Task description: Say how many lines contain the word "that" and give no other text.

Input material:
.....
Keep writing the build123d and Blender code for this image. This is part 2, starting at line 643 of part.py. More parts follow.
.....
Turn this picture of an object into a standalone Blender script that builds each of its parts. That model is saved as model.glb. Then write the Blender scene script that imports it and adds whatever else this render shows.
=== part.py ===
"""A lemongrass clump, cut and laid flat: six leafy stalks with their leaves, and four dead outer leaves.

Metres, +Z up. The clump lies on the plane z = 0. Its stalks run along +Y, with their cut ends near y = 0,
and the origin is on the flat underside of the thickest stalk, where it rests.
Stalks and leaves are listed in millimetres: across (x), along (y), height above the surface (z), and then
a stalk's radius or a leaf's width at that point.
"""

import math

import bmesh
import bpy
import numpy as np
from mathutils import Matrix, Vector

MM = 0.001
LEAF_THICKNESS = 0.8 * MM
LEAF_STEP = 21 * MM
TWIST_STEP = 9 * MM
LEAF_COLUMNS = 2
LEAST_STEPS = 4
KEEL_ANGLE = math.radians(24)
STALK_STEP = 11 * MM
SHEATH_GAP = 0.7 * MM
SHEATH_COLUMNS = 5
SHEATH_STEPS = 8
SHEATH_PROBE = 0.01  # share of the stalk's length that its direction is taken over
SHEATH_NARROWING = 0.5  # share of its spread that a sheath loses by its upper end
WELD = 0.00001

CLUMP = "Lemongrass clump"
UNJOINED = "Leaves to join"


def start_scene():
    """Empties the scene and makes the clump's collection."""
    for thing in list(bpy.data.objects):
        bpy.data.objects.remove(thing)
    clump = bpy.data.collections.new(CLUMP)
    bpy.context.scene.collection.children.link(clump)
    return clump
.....
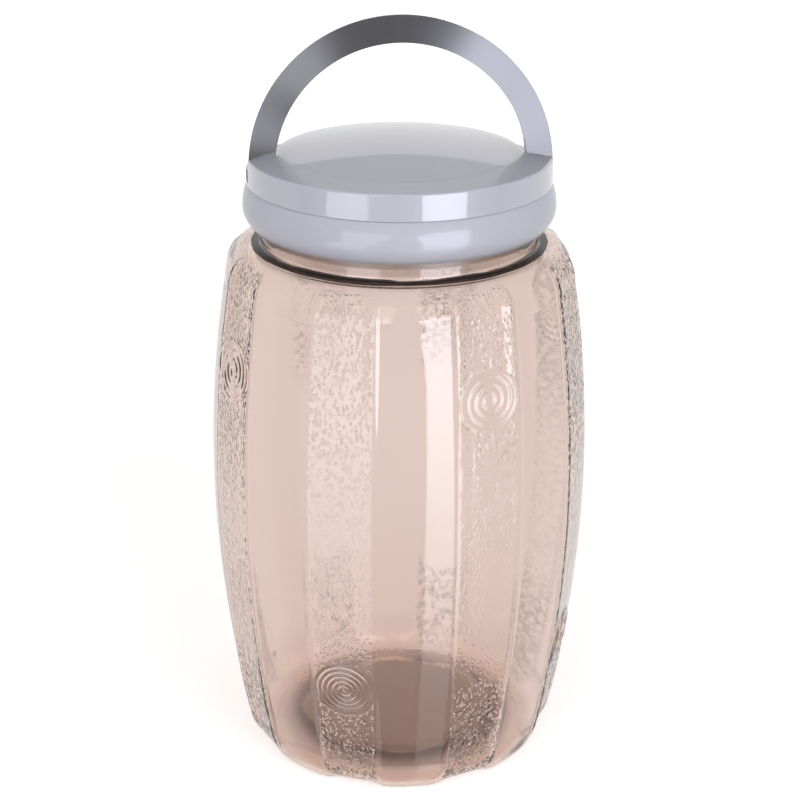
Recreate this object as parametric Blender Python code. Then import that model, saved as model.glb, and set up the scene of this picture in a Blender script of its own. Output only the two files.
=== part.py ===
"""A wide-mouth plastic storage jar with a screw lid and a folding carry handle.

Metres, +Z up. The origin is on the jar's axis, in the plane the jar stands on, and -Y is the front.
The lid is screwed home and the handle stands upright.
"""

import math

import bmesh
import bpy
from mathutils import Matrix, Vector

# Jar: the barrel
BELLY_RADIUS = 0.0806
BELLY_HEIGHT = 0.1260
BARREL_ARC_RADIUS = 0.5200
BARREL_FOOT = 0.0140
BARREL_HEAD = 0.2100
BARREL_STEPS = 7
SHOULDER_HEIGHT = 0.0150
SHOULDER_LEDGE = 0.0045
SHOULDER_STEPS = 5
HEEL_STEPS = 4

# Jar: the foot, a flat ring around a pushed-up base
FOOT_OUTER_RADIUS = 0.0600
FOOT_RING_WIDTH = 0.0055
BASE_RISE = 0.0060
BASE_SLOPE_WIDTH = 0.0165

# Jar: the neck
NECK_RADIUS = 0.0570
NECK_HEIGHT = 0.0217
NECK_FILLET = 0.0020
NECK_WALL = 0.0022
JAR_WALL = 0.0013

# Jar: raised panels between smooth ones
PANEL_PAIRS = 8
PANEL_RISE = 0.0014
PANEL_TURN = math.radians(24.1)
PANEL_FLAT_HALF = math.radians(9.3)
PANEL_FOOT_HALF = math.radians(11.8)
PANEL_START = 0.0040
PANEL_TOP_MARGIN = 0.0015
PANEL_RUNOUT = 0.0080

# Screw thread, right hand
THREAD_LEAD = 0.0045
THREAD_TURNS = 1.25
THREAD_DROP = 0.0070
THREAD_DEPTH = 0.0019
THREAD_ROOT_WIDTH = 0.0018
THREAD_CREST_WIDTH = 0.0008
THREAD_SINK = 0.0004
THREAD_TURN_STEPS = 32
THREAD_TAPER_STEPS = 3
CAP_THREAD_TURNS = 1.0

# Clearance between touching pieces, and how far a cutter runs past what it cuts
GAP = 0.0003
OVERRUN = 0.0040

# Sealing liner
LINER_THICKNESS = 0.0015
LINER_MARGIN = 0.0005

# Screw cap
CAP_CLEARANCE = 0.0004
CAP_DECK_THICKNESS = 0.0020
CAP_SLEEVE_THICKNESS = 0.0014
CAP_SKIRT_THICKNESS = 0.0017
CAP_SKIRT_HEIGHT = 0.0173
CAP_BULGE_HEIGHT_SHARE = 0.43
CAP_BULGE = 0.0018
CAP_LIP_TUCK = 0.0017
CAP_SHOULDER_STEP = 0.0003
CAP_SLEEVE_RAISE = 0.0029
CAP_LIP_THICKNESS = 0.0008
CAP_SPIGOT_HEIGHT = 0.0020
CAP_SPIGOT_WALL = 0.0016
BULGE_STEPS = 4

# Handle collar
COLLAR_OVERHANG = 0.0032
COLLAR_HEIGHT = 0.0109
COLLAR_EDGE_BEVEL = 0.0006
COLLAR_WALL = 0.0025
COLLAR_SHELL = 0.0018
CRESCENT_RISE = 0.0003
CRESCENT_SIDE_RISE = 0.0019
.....
Solved problem: 5